The Different Worldviews of Narrative and Database

On page 176 we read: “database parses the world from the viewpoint of large-scale data collection and management.” This made me ask myself whether or not the database really parses the world or if it is only useful for those countries that have access to such technology. Databases have different uses and may be interpreted as being either useful or detrimental to a society based on whom you may ask.

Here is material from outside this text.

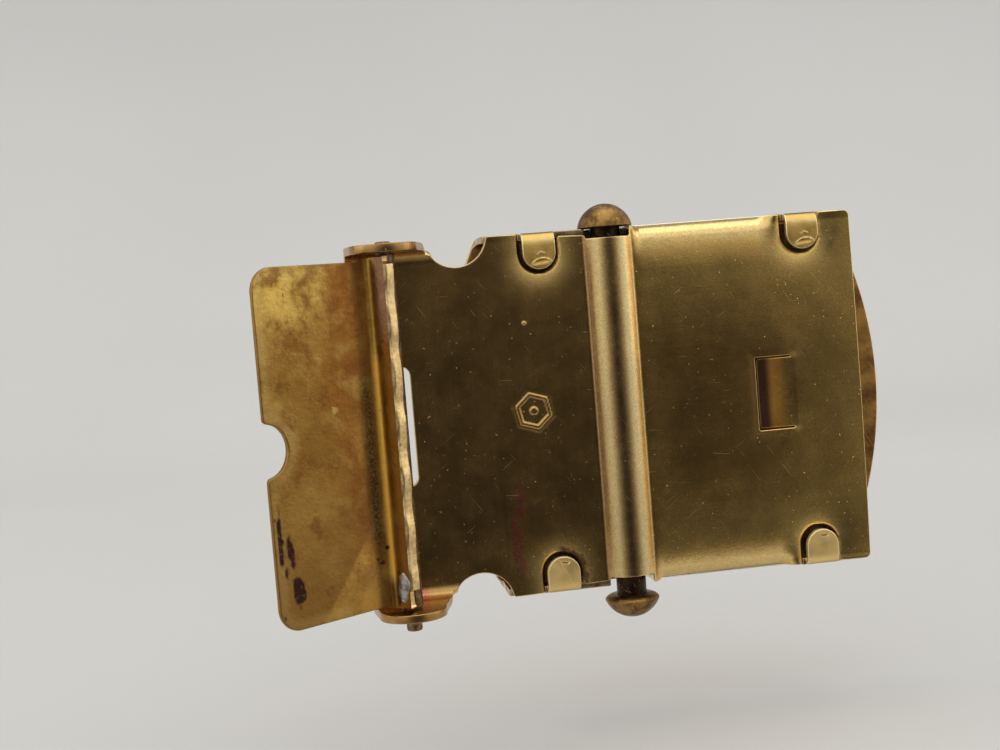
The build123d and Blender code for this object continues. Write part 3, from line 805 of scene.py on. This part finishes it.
# ---- materials
class Nodes:
    """Short names for building a node tree."""

    def __init__(self, name):
        self.mat = bpy.data.materials.new(name)
        self.mat.use_nodes = True
        self.tree = self.mat.node_tree
        self.bsdf = self.tree.nodes["Principled BSDF"]
        self.coord = self.tree.nodes.new("ShaderNodeTexCoord")

    def add(self, kind, **settings):
        node = self.tree.nodes.new(kind)
        for key, value in settings.items():
            setattr(node, key, value)
        return node

    def link(self, source, target):
        self.tree.links.new(source, target)

    def feed(self, socket, value):
        """Joins a socket, or sets it to a number or to an opaque colour."""
        if isinstance(value, bpy.types.NodeSocket):
            self.link(value, socket)
        else:
            socket.default_value = (*value, 1) if isinstance(value, tuple) else value

    def mapped(self, scale=(1, 1, 1), turn=(0, 0, 0)):
        node = self.add("ShaderNodeMapping")
        node.inputs["Scale"].default_value = scale
        node.inputs["Rotation"].default_value = [radians(a) for a in turn]
        self.link(self.coord.outputs["Object"], node.inputs["Vector"])
        return node.outputs["Vector"]

    def noise(self, scale, detail=4, rough=0.55, stretch=(1, 1, 1), turn=(0, 0, 0)):
        node = self.add("ShaderNodeTexNoise")
        node.inputs["Scale"].default_value = scale
        node.inputs["Detail"].default_value = detail
        node.inputs["Roughness"].default_value = rough
        self.link(self.mapped(stretch, turn), node.inputs["Vector"])
        return node.outputs["Fac"]

    def ramp(self, value, low, high, out_low=0.0, out_high=1.0):
        node = self.add("ShaderNodeMapRange", interpolation_type="SMOOTHSTEP")
        self.feed(node.inputs["Value"], value)
        for key, number in (("From Min", low), ("From Max", high), ("To Min", out_low), ("To Max", out_high)):
            node.inputs[key].default_value = number
        return node.outputs["Result"]

    def math(self, kind, a, b):
        node = self.add("ShaderNodeMath", operation=kind)
        self.feed(node.inputs[0], a)
        self.feed(node.inputs[1], b)
        return node.outputs[0]

    def mix(self, factor, a, b):
        node = self.add("ShaderNodeMix", data_type="RGBA")
        self.feed(node.inputs[0], factor)
        self.feed(node.inputs[6], a)
        self.feed(node.inputs[7], b)
        return node.outputs[2]

    def mask(self, name):
        node = self.add("ShaderNodeAttribute", attribute_name=name)
        return node.outputs["Fac"]

    def part(self, name, share):
        """A mask times a share."""
        return self.math("MULTIPLY", self.mask(name), share)

    def wash(self, color, level, share, shade):
        """The colour, drawn toward a shade by a share of a level."""
        return self.mix(self.math("MULTIPLY", level, share), color, shade)

    def tint(self, color, name, share, shade):
        """The colour, drawn toward a shade by a share of a mask."""
        return self.mix(self.part(name, share), color, shade)

    def more(self, level, *extras):
        """The level plus a share of each of the others."""
        for extra, share in extras:
            level = self.math("ADD", level, self.math("MULTIPLY", extra, share))
        return level

    def scratch(self, turn, scale, low, stretch=38):
        """Long thin scratches, turned in the plate's plane."""
        turned = self.mapped((1, 1, 1), (0, turn, 0))
        drawn = self.add("ShaderNodeMapping")
        drawn.inputs["Scale"].default_value = (1, 1, 1.0 / stretch)
        self.link(turned, drawn.inputs["Vector"])
        node = self.add("ShaderNodeTexNoise")
        node.inputs["Scale"].default_value = scale
        node.inputs["Detail"].default_value = 1.5
        self.link(drawn.outputs["Vector"], node.inputs["Vector"])
        return self.ramp(node.outputs["Fac"], low, low + 0.03)

    def bump(self, height, strength, distance, normal=None):
        node = self.add("ShaderNodeBump")
        node.inputs["Strength"].default_value = strength
        node.inputs["Distance"].default_value = distance
        self.feed(node.inputs["Height"], height)
        if normal is not None:
            self.link(normal, node.inputs["Normal"])
        return node.outputs["Normal"]

    def finish(self, color, rough, normal=None, metallic=1.0):
        self.feed(self.bsdf.inputs["Base Color"], color)
        self.feed(self.bsdf.inputs["Roughness"], rough)
        self.feed(self.bsdf.inputs["Metallic"], metallic)
        if normal is not None:
            self.link(normal, self.bsdf.inputs["Normal"])
        return self.mat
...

When we think of databases as Americans, we certainly tend to lean to the more optimistic views of they things they have allowed us to achieve and overcome.

**Of Interest

** In reading this article, I quite enjoyed the argument of a database and narrative working together. I like to attribute database : narrative to notes : lecture. Without the larger piece, which in this case is the lecture or narrative, we have nothing to draw from to create notes or a database. It comes down to efficiency.

**Concluding Thoughts

** As the database seeks out its place in our society, or even the many different societies with differing paradigms, the narrative shall never lose hold. As people, if we let the narrative go, we will be stuck in quite the simplistic world. Think about that…a world with no narrative, with no thinking…anything you want to know could be figured out by a sequence of keystrokes. This certainly is not the world I would want to be a part of. I want to have the opportunity to think for myself, act for myself, and at least put forth some effort when it comes time to research something.

I often question the purpose to life and have come to the conclusion that we live to act, change, and experience but fear that with the overtaking of the database we wont be able to be ourselves; instead, we will be defined by databases.